WHO officially launches mRNA vaccine tech hub in Cape Town
Global pharmaceutical firms, including Moderna and Pfizer, had declined to provide the technical know-how to replicate their vaccines in Africa.
The World Health Organization (WHO) has officially launched its mRNA vaccine technology hub in Cape Town, a facility established during the COVID-19 pandemic to help poorer countries struggling to access life-saving medication.
In 2021, the WHO picked South African biotech firm Afrigen Biologics for a pilot project to give poor and middle-income countries the know-how and licences to make COVID vaccines. At the time, South African President Cyril Ramaphosa called it a historic step.
Afrigen Biologics has used the publicly available sequence of Moderna Inc’s mRNA COVID vaccine to make its own version of the shot, AfriVac 2121, at lab scale and is now scaling up production.

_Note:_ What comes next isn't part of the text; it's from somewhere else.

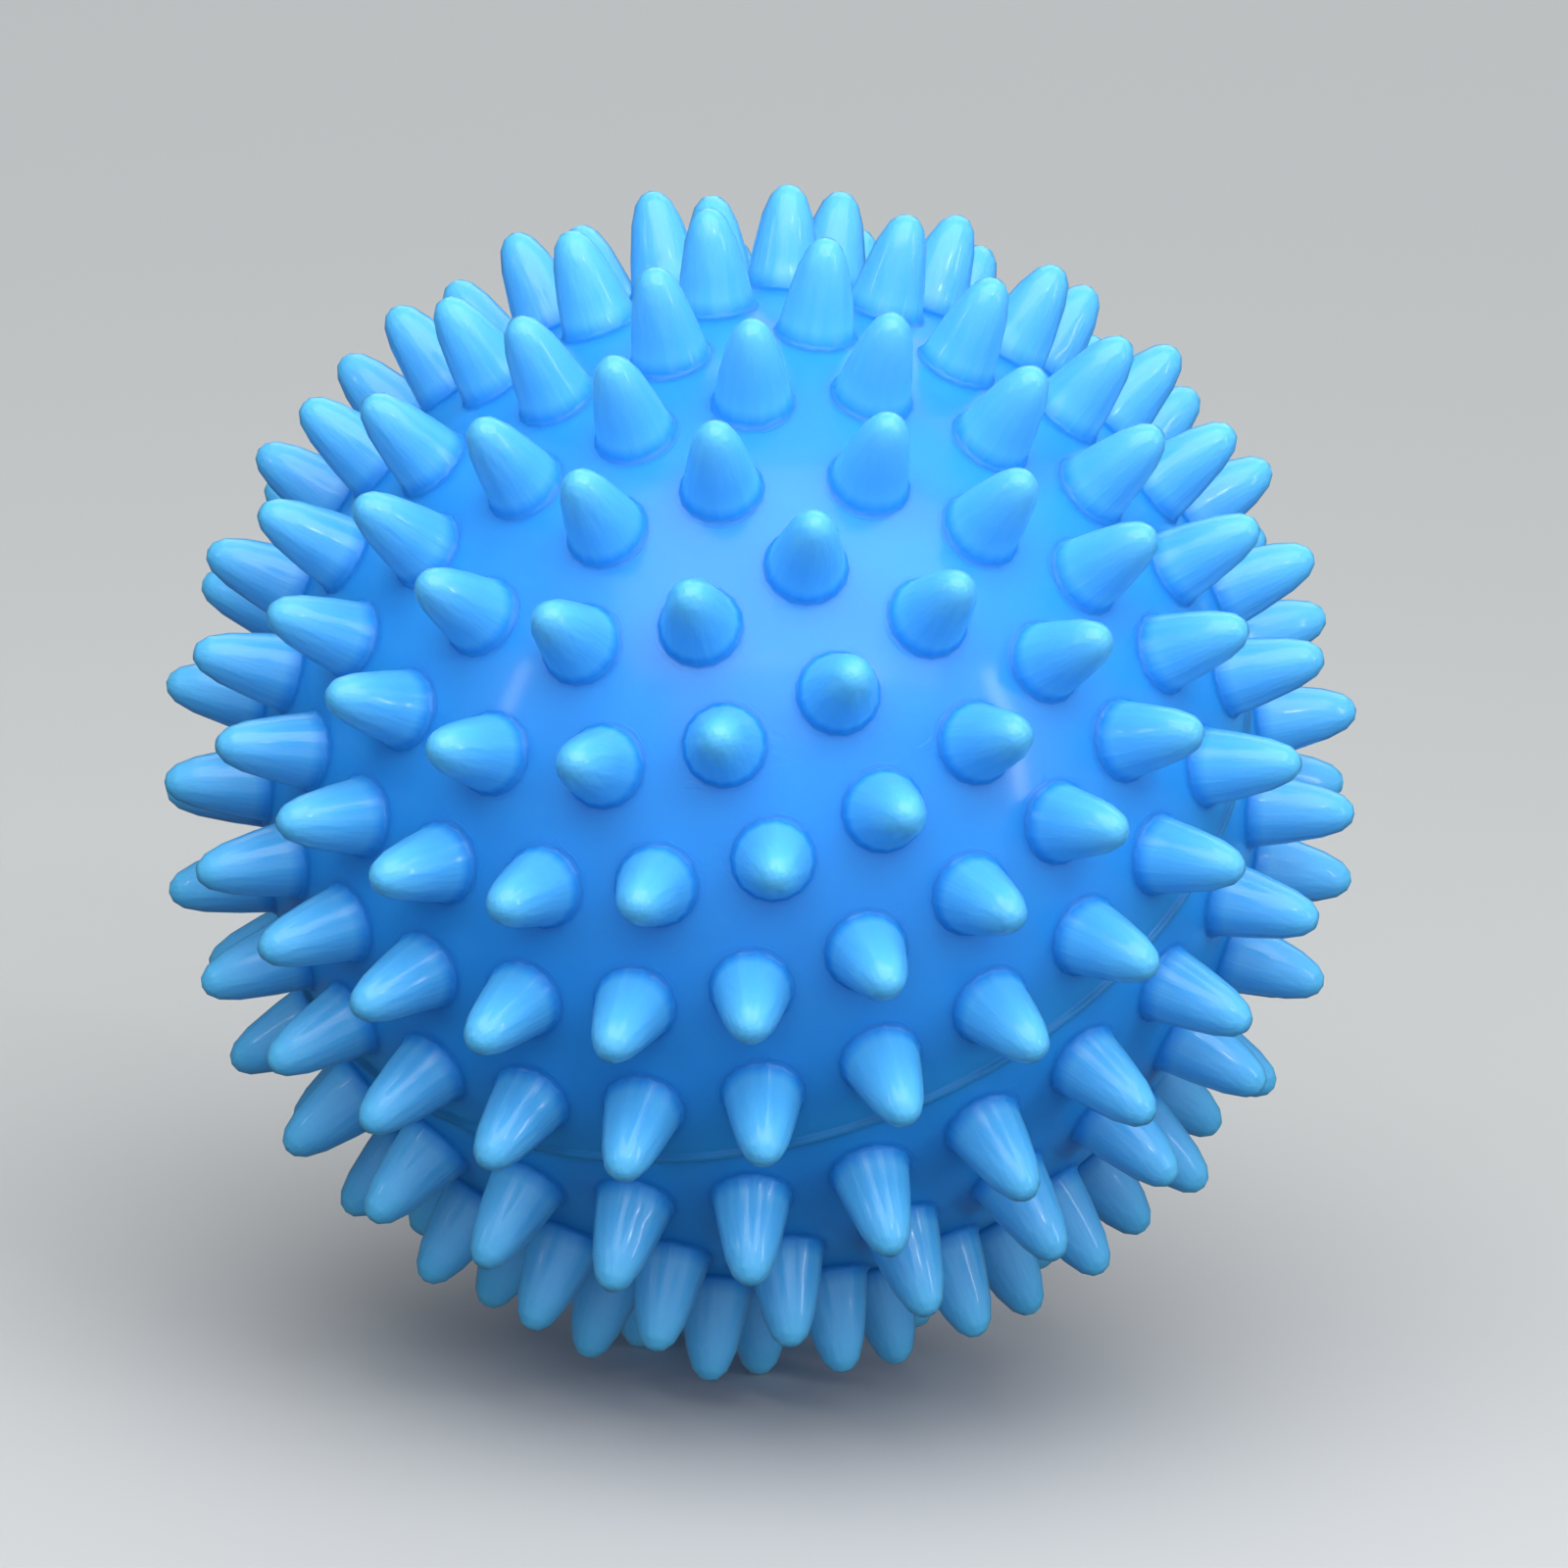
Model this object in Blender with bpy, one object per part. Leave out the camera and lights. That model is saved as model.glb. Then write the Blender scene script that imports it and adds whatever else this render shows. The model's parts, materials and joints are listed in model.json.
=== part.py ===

The vaccine candidate, which must still be tested on people, is the first to be made based on a widely used vaccine without the assistance and approval of the developer. It is also the first mRNA vaccine designed, developed and produced at lab scale on the African continent.
“I am … here in Cape Town with our partners to support a sustainable model for mRNA technology transfer to give low- and middle-income countries equitable access to vaccines and other lifesaving health products,” WHO Director General Tedros Adhanom Ghebreyesus said in a statement on Thursday, the day the vaccine hub was launched.
The hub decided to pursue the vaccine on its own after global pharmaceutical firms, including Moderna and Pfizer, declined to provide the technical know-how to replicate their vaccines, mainly over intellectual property concerns.
The five-day visit by Tedros and senior health officials will include discussions over the programme’s sustainability, the science of mRNA technologies and its potential use to combat other diseases such as HIV and tuberculosis that disproportionately affect poorer countries.
The WHO said 70 percent of the global population had received at least one dose of a COVID vaccine as of March but that figure was still below 30 percent in low-income countries.